One would think that this rather wonderful finding
The log wage difference between a job with zero sexual harassment risk and a job with the mean sexual harassment risk is 0.0155, or about 25 cents per hour for women, and 0.0252, or about 50 cents per hour for men. The large compensation for sexual harassment risk for men is surprising. One possible explanation is that since men infrequently file sexual harassment claims, those claims that are filed are particularly egregious, and exposure to such risk warrants a larger compensating differential than received by women.
would have caused the author, and indeed anyone even faintly connected to reality who read the article, to think again about whether the statistical findings could possibly be what they claimed to be. I can’t for the life of me think of a convincing micro-level story about how men systematically demand higher compensation for jobs that might have increased incidence of sexual harassment. Indeed, I don’t think that there is one. There is a possible explanation based on differences in willingness to report, but given the other flaws in the article (unless I am misreading it, the level of aggregation at which ‘industry’ is measured is so high as to be effectively meaningless for this kind of inquiry – ‘agriculture’ v. ‘information’ v. ‘Professional and business services’ etc) I’m now inclined to think that the finding is entirely spurious.

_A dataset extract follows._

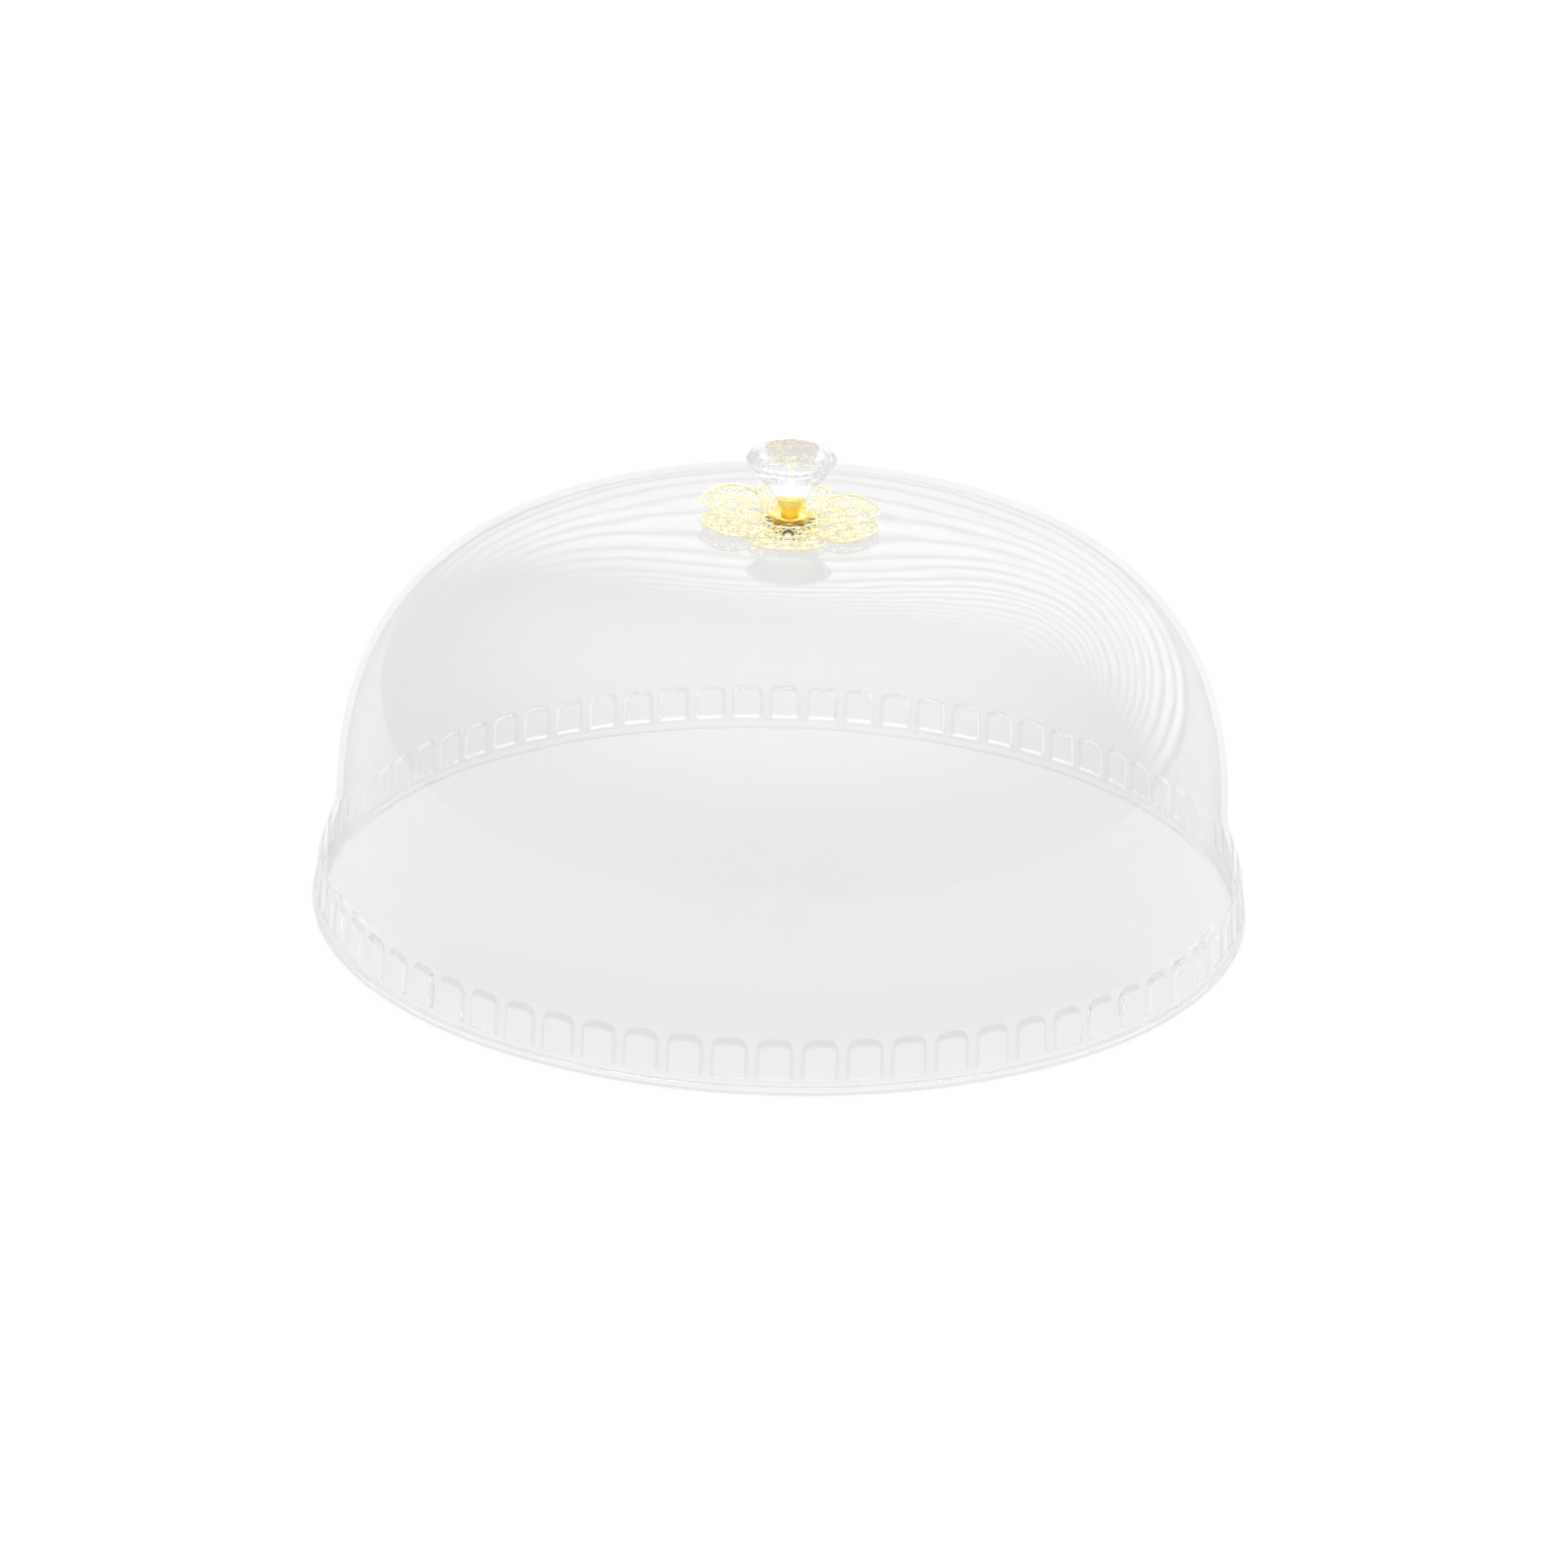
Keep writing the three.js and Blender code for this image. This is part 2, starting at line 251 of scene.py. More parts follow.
def plastic_tone_with_painted_shade(tree):
    """The plastic's tint with the painted shade and painted light from the mesh's attribute, greyer where
    the wall is seen edge on.
    """
    shade = tree.node("Attribute", {"attribute_name": "shade"}, output="Fac")
    stops = [(0, FLAT_FACE_PAINTED_LIGHT), (0.5, PLAIN_WALL), (1, STEEP_SLOPE_PAINTED_SHADE)]
    painted_tone = tree.node("ValToRGB", {"stops": stops}, {"Fac": 0.5 + 0.5 * shade})
    edge_on = tree.math("POWER", tree.slant(), EDGE_ON_POWER)
    # sockets 6 and 7 of a Mix node are the two colours that it mixes, and its output 2 is the mixed one
    return tree.node("Mix", {"data_type": "RGBA"}, {"Factor": edge_on, 6: painted_tone, 7: SEEN_EDGE_ON}, output=2)


clear_plastic = new_finish(
    "clear_plastic",
    {"Transmission Weight": 1.0, "IOR": 1.49},
    colour=plastic_tone_with_painted_shade,
    roughness=lambda tree: 0.01 + 0.03 * tree.noise(14),
    grain=(9, 3, 0.0006),
    film=(0.925, 0.925, 0.925),
    moulded=True,
)

# %% The crystal
FACET_TONE, FACET_EDGE_TONE = (0.93, 0.93, 0.95), (0.62, 0.62, 0.66)


def crystal_tone(tree):
    """Nearly white, and greyer where a facet is seen edge on."""
    stops = [(0.1, FACET_TONE), (0.8, FACET_EDGE_TONE)]
    return tree.node("ValToRGB", {"stops": stops}, {"Fac": tree.slant()})


cut_crystal = new_finish(
    "cut_crystal",
    {"Transmission Weight": 1.0, "IOR": 1.53},
    colour=crystal_tone,
    roughness=lambda tree: 0.02 * tree.noise(120),
    film=(0.9, 0.9, 0.92),
)

# %% [markdown]
# ## Gold, steel and silicone
#
# The gold parts are plated: the base metal's fine grain shows through as a change of gloss and of tone.
# The post and rosette are a deep polished gold, and the flower a paler one. The steel is zinc plated and
# cloudy, and the silicone washers are milky and soft.

# %% The metals and the silicone
def tones(low, high, scale):
    """A colour that drifts between two tones."""
    stops = [(0.3, low), (0.7, high)]
    return lambda tree: tree.node("ValToRGB", {"stops": stops}, {"Fac": tree.noise(scale, detail=4)})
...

The point is this. There is a set of intellectual blinders (commonly although by no meansuniversally associated with both economics and libertarianism, and frequently most problematic among those who are both economists and libertarians) which precludes by fiat the possibility that regulation can do any good. These blinders are the result of a specific understanding of the implications of economic theory, which heavily emphasizes the explanatory power of free markets and contract, and correspondingly de-emphasizes power relations. This isn’t the only possible way to understand economic theory (one could – and people have done this – use the tools e.g. of game theory to analyze power relations). Still, the blinders are very common in US and UK policy discussions, and Alex’s post provides an outstanding example of how badly they can lead people astray. If he weren’t so consumed by this particular ideology, perhaps he would have seen the fundamental flaws in a paper that he instead tried to use as a bludgeon to belabor leftists. Talking about these blinders is a thankless and tedious task that has to be repeated over and over (there are many, many Augean stables worth of Death-Ponies, each its own industrious little producer). But it still needs to be done, I think.